Le persone meno avvezze inoltre potrebbero pensare che, per evitare di dover lavare tutto e consumare acqua, piatti, posate e bicchieri usa e getta siano la soluzione più pratica: nulla di più sbagliato! Innanzitutto, fanno aumentare in modo esponenziale la produzione di rifiuti. Spesso, poi, si mangia all’aperto, magari in navigazione e, con il vento, basta un attimo perché questi articoli così leggeri volino via. In linea generale, bisogna sempre pensare che le cose cadono inavvertitamente in mare molto più spesso del previsto. Quando troviamo rifiuti in acqua o in spiaggia, non sempre è stata la maleducazione a portarli fin lì: molto più spesso è stato il caso, la disattenzione o, appunto, il vento. Quando si fanno gli acquisti pre-partenza, dunque, è meglio dotarsi di piatti riutilizzabili, anche in plastica o bioplastica: materiali che sono molto più leggeri e resistenti rispetto alla ceramica e ci danno anche l’impressione di mangiare su una vera tavola imbandita.
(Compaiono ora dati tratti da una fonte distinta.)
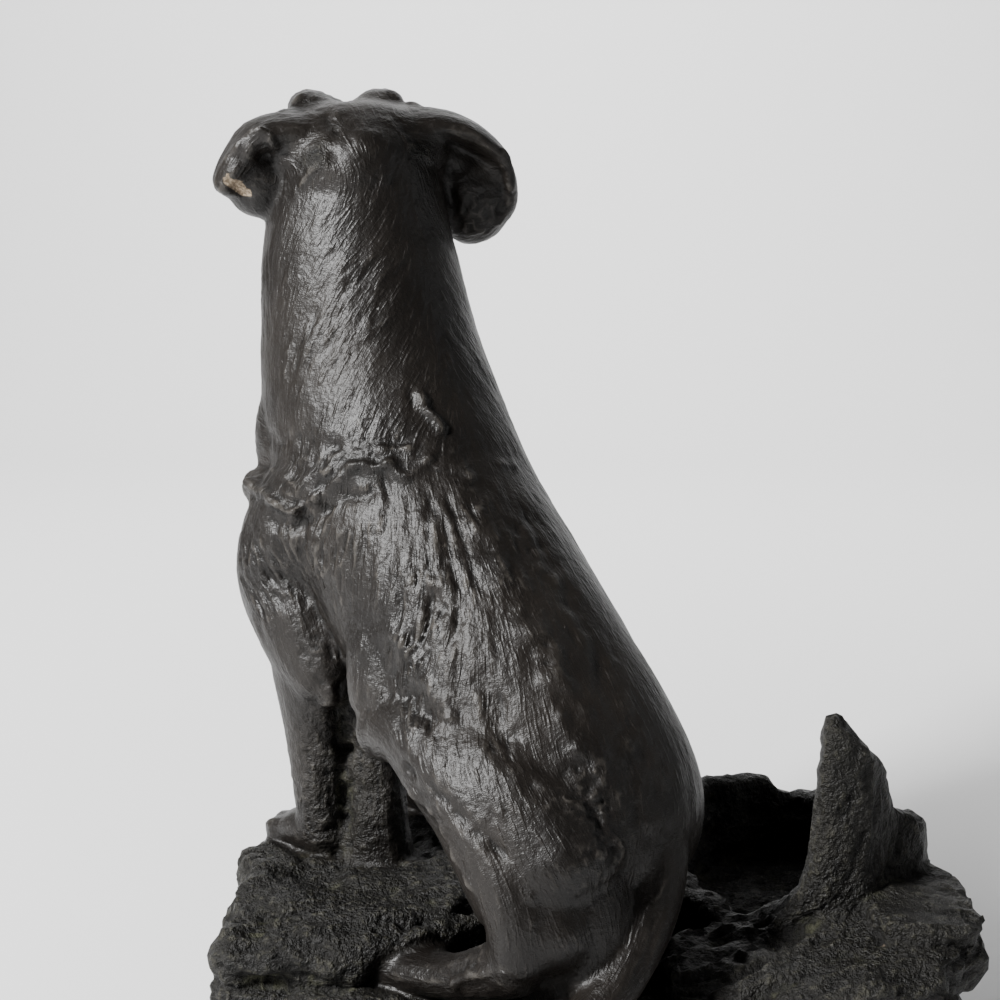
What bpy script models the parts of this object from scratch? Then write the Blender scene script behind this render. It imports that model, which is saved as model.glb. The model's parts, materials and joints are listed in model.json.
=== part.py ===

Se ci cade qualcosa in mare in navigazione, o se identifichiamo un oggetto che potrebbe rappresentare un pericolo, è buona norma cercare di recuperarlo. Capita di essere preoccupati per il tempo, di voler arrivare a destinazione il più presto possibile e rispettare il programma che ci siamo dati. La verità è che, a meno che non siamo in regata, raramente ci manca il tempo per fare una manovra e andare a recuperare qualcosa. D’altra parte, questa è un’ottima esercitazione per il recupero di uomo in mare, manovra che ogni comandante deve saper fare! Dal 2022, inoltre, è in vigore la cosiddetta legge Salvamare che permette a chi raccoglie rifiuti in mare – siano essi pescatori che trovano detriti nelle reti o diportisti che cercano volontariamente la plastica – di non essere multati una volta in porto, ad esempio per trasporto illecito di rifiuti speciali. Una legge necessaria e benvenuta che offre a chi vive il mare uno strumento in più per proteggerlo.
Per chiudere, ecco alcuni semplici ma efficaci consigli a proposito di alcuni tipi di rifiuti particolarmente diffusi in barca a vela ma al tempo stesso pericolosi per l’ecosistema. Operazioni come il rifornimento, la manutenzione del motore e la pulizia della sentina meritano grande attenzione; e, per assorbire le gocce di oli rilasciate accidentalmente in mare, ci si può dotare delle spugne assorbenti brevettate dalla startup italiana T1 Solutions e promosse da LifeGate. Attraverso l’iniziativa Q8 Sailing for Change, Q8 coinvolgerà entro il 2025 ben quaranta porti italiani e fornirà a mille imbarcazioni da diporto i kit studiati per prevenire, assorbire e stoccare gli oli sversati accidentalmente in acqua, contribuendo a sensibilizzare porti e i diportisti su questo tema.
I mozziconi di sigaretta dovrebbero essere riposti negli appositi posacenere portatili, oggi diffusi e facili da reperire, per minimizzare il rischio che finiscano in mare, mentre gli anelli di plastica che tengono insieme le lattine (se proprio non si riesce a farne a meno) vanno tagliati per evitare che la fauna marina ci finisca intrappolata. E le bottiglie di acqua vuote? Anziché buttarle, basta tenerle da parte per poi riempirle di nuovo alle casette dell’acqua potabile presenti in molti porti.